Outros autores acentuam a vivência de emoções de modo transferido, como no caso de filmes, esportes, espetáculos, exposição da intimidade das celebridades. Não estaríamos vivendo, estaríamos sendo vividos. É como se o que está na tela vivesse por nós, transferimos nossas necessidades de aventuras e paixões fortes para algo fora de nós e levamos uma existência indolor e sem riscos. Diagnóstico de uma sociedade altamente hedonística e esvaziada.

Minhas dúvidas são muitas. Se por acaso concordarmos com algumas ideias de Lipovetsky, como tornaríamos Narciso alguém que se abre para o corte, para o desconhecido, para o desafio? Se todos querem ser anestesiados, se ninguém tem mais tempo de sofrer, se sofrer se tornou algo extremamente antiquado e vergonhoso, quais seriam as paixões possíveis? É proibido sofrer, é proibido se entregar, é proibido se arriscar.
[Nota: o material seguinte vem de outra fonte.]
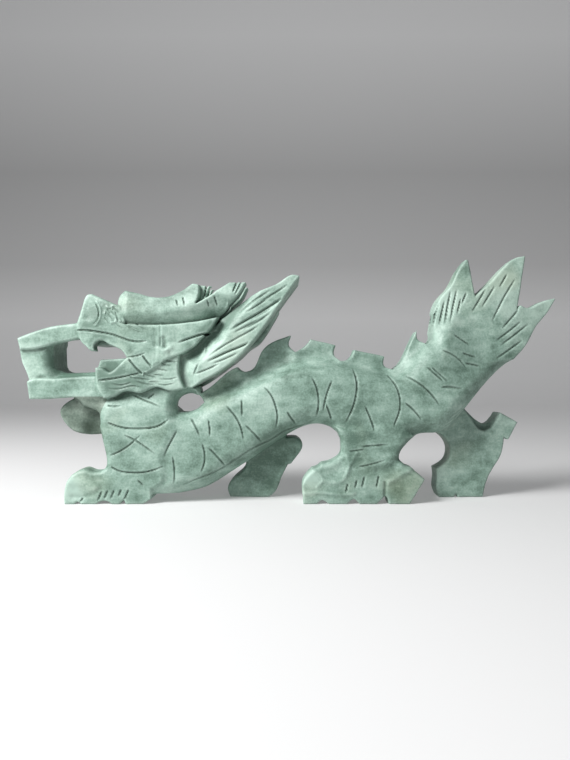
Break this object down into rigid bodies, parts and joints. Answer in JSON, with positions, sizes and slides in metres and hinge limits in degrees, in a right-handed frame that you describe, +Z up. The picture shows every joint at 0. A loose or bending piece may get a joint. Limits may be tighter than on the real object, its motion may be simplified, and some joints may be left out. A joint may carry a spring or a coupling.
{
  "type": "carved stone dragon figurine",
  "caption": "Striding dragon carved from a slab of green stone, with a whisker loop, swept mane, dorsal fins and flame tail.",
  "frame": {"origin": "on the surface it stands on, under the middle of the bounding box", "axes": "+X towards the tail (the dragon faces -X), +Y from the near side to the far side through the slab, +Z up"},
  "size_m": [0.32, 0.036, 0.147],
  "materials": {
    "jade": "waxy satin polish"
  },
  "bodies": {
    "root": {"beard": "jade", "cheek_tuft_far": "jade", "cheek_tuft_near": "jade", "chest": "jade", "dorsal_fin_1": "jade", "dorsal_fin_2": "jade", "dorsal_fin_3": "jade", "dorsal_fin_4": "jade", "dorsal_fin_5": "jade", "front_leg_far": "jade", "front_leg_near": "jade", "hind_leg_far": "jade", "hind_leg_near": "jade", "horn_far": "jade", "horn_near": "jade", "lower_jaw": "jade", "lower_whisker": "jade", "mane": "jade", "nose_crest": "jade", "rump": "jade", "skull": "jade", "tail_plume_front": "jade", "tail_plume_middle": "jade", "tail_plume_rear": "jade", "trunk": "jade", "upper_whisker": "jade", "whisker_web": "jade"}
  },
  "joints": []
}
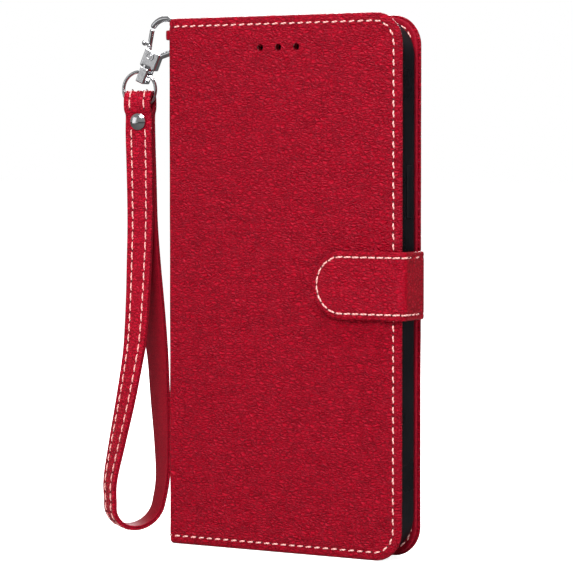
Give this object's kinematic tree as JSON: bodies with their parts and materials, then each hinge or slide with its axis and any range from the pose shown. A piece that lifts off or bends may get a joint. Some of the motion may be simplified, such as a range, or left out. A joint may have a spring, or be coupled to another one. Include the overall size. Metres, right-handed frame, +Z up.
{
  "type": "phone wallet case",
  "caption": "Folio wallet case for a large phone: holder shell, folding cover with card pockets, magnetic closure strap and a clip-on wrist strap.",
  "frame": {"origin": "centre of the rear cover's bottom edge, halfway through the rear cover's thickness", "axes": "+Z up along the case's height, +X across the covers away from the spine, +Y out of the rear cover's outer face"},
  "size_m": [0.1161, 0.0216, 0.1685],
  "materials": {
    "red_leather": "deep pebbled grain, soft sheen",
    "red_lining": "smooth, satin",
    "board": "uncoated fibre board",
    "thread": "waxed, pale pink-cream",
    "holder": "satin black",
    "chrome": "polished plate",
    "steel": "plain"
  },
  "bodies": {
    "rear_cover": {"rear_skin": "red_leather", "rear_board": "board", "rear_lining": "red_lining", "strap_root": "red_lining", "rear_seam_outside": "thread", "rear_seam_inside": "thread", "holder_shell": "holder"},
    "spine": {"spine_skin": "red_leather", "spine_lining": "red_lining", "lanyard_keeper": "red_leather"},
    "front_cover": {"front_skin": "red_leather", "front_board": "board", "front_magnet": "steel", "front_lining": "red_lining", "front_seam": "thread", "bill_pocket": "red_lining", "card_pocket_back": "red_lining", "card_pocket_middle": "red_lining", "card_pocket_front": "red_lining"},
    "strap_side": {"strap_side_leather": "red_leather", "strap_side_lining": "red_lining"},
    "strap_tongue": {"strap_tongue_leather": "red_leather", "strap_tongue_lining": "red_lining", "strap_magnet": "steel", "strap_tongue_seam": "thread"},
    "power_button": {"power_button": "holder"},
    "volume_up_button": {"volume_up_button": "holder"},
    "volume_down_button": {"volume_down_button": "holder"},
    "action_button": {"action_button": "holder"},
    "clasp": {"clasp_body": "chrome", "clasp_pin": "chrome", "gate_spring": "steel"},
    "gate": {"clasp_gate": "chrome"},
    "swivel_eye": {"swivel_eye": "chrome"},
    "ring": {"key_ring": "chrome"},
    "wrist_strap": {"wrist_strap_leather": "red_leather", "wrist_strap_lining": "red_lining", "wrist_strap_seam_left": "thread", "wrist_strap_seam_right": "thread", "strap_rivet": "chrome"}
  },
  "joints": [
    {"name": "spine_fold", "type": "hinge", "parent": "rear_cover", "child": "spine", "pos_m": [-0.0411, 0.0002, 0.0833], "axis": [0, 0, -1], "range_deg": [0, 90], "deforming": ["strap_side_leather", "strap_side_lining", "strap_tongue_leather", "strap_tongue_lining", "strap_magnet", "strap_tongue_seam"]},
    {"name": "cover_fold", "type": "hinge", "parent": "spine", "child": "front_cover", "pos_m": [-0.0411, -0.0134, 0.0835], "axis": [0, 0, -1], "range_deg": [0, 90], "deforming": ["strap_side_leather", "strap_side_lining", "strap_tongue_leather", "strap_tongue_lining", "strap_magnet", "strap_tongue_seam"]},
    {"name": "strap_side_fold", "type": "hinge", "parent": "rear_cover", "child": "strap_side", "pos_m": [0.0425, -0.0002, 0.08395], "axis": [0, 0, 1], "range_deg": [0, 90]},
    {"name": "strap_tongue_fold", "type": "hinge", "parent": "strap_side", "child": "strap_tongue", "pos_m": [0.0441, -0.0145, 0.08395], "axis": [0, 0, 1], "range_deg": [0, 90]},
    {"name": "power_button_press", "type": "slide", "parent": "rear_cover", "child": "power_button", "axis": [-1, 0, 0], "range_m": [0, 0.0004], "stiffness_N_per_m": 600},
    {"name": "volume_up_button_press", "type": "slide", "parent": "rear_cover", "child": "volume_up_button", "axis": [1, 0, 0], "range_m": [0, 0.0004], "stiffness_N_per_m": 600},
    {"name": "volume_down_button_press", "type": "slide", "parent": "rear_cover", "child": "volume_down_button", "axis": [1, 0, 0], "range_m": [0, 0.0004], "stiffness_N_per_m": 600},
    {"name": "action_button_press", "type": "slide", "parent": "rear_cover", "child": "action_button", "axis": [1, 0, 0], "range_m": [0, 0.0004], "stiffness_N_per_m": 600},
    {"name": "clasp_swing", "type": "hinge", "parent": "spine", "child": "clasp", "pos_m": [-0.04625, -0.00478, 0.162], "axis": [-0.1219, 0.9925, 0], "range_deg": [0, 30]},
    {"name": "gate_open", "type": "hinge", "parent": "clasp", "child": "gate", "pos_m": [-0.05463, -0.00581, 0.1555], "axis": [-0.1219, 0.9925, 0], "range_deg": [0, 22], "stiffness_Nm_per_rad": 0.002, "springref_deg": -11.46, "deforming": ["gate_spring"]},
    {"name": "swivel_turn", "type": "hinge", "parent": "clasp", "child": "swivel_eye", "pos_m": [-0.05621, -0.006, 0.15183], "axis": [0.3958, 0.0486, 0.9171], "continuous": true},
    {"name": "ring_swing", "type": "hinge", "parent": "swivel_eye", "child": "ring", "pos_m": [-0.05691, -0.00609, 0.15023], "axis": [0.9102, 0.1118, -0.3987], "range_deg": [-30, 30]},
    {"name": "wrist_strap_swing", "type": "hinge", "parent": "ring", "child": "wrist_strap", "pos_m": [-0.05916, -0.00637, 0.1407], "axis": [0.9848, 0.1736, 0], "range_deg": [-14, 14]}
  ]
}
Em outras palavras, a ideia é: controle seus sentimentos acima de tudo, pratique hábitos saudáveis, não aparente envelhecer, alimente-se bem, faça check-up, cuide de si e não caia na armadilha das paixões, nem no perigo de nenhuma causa maior além da segurança da sua existência individual ou da pequena família da qual você faz parte. É o estilo de vida mais inofensivo que talvez possamos ver, uma vidinha consumada e consumida pelo consumo, dedicada à saúde e ao bem-estar. Será que nós também estamos condenados à essa apatia, será que algum fogo ainda acende nossos espelhos frios? A gente quer só isso?